You turn a corner and your path is blocked by a chain-link fence covered by green plastic fabric. You’ve arrived at Ground Zero. The fabric is opaque, so you look above the fence. This is where The Smoke is coming from. You move from street to street, to see what you can over the fence. From certain vantage points, you can see shards of the shattered World Trade Center reaching up into nothing, at others you can see the buildings which surround Ground Zero, many with incongruous gashes cut into their sides, like a paper egg carton which has been dropped and burst open. You see the sun and you realize you are standing where the shadow of the trade center should be.
From beyond the covered chain-link fence come the sounds of deconstruction, heavy trucks, the rumble of broken concrete being shifted or dumped. There are many people on your side of the fence, but they are all silent. They are subdued and courteous, standing aside to let strangers pass. Eye contact is brief and painful.

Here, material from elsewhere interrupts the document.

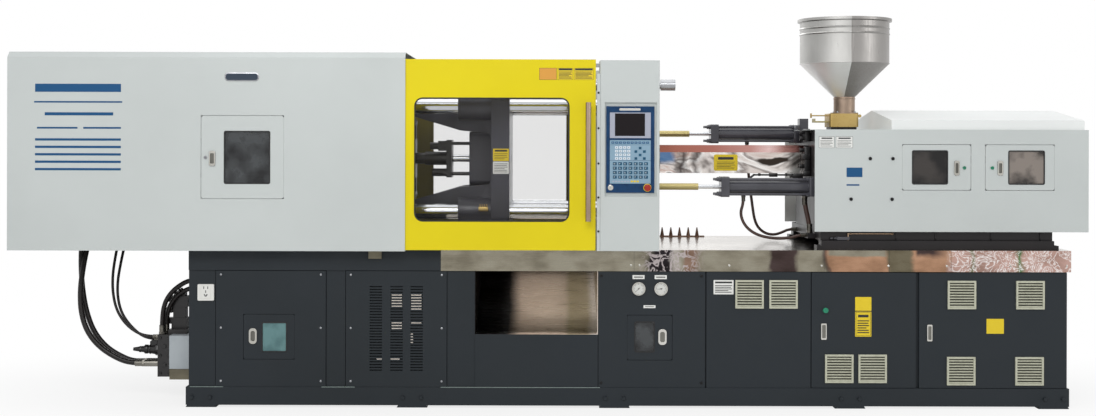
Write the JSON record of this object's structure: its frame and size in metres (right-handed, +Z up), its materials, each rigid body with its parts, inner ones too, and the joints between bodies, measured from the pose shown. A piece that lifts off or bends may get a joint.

Just outside the fence is St. Peter’s, the oldest Catholic church in New York. A piece of paper taped to a column in front gives notice that six Masses are now said each day. On the front steps, the air is full of dust, breathing is difficult. People stand on the steps to see over the fence. Inside two sets of doors, the air is sweet with frankincense. The pews are one-quarter full with people who do not seem particularly Catholic, or even churchgoers, just in need of a place to bow their heads for a moment. The walls and stained glass windows are decorated with scenes of crucifixion and martyrdom. They seem inappropriate.
Back outside, you rub some dust between your thumb and forefinger. A gust of wind bolts around a corner and blasts you with Gray Dust, stinging your skin and smarting your eyes. You turn away from it, but are glad for an excuse to let slip a tear.
You reach out for a hand, a shoulder of someone you love. You are glad you didn’t come alone.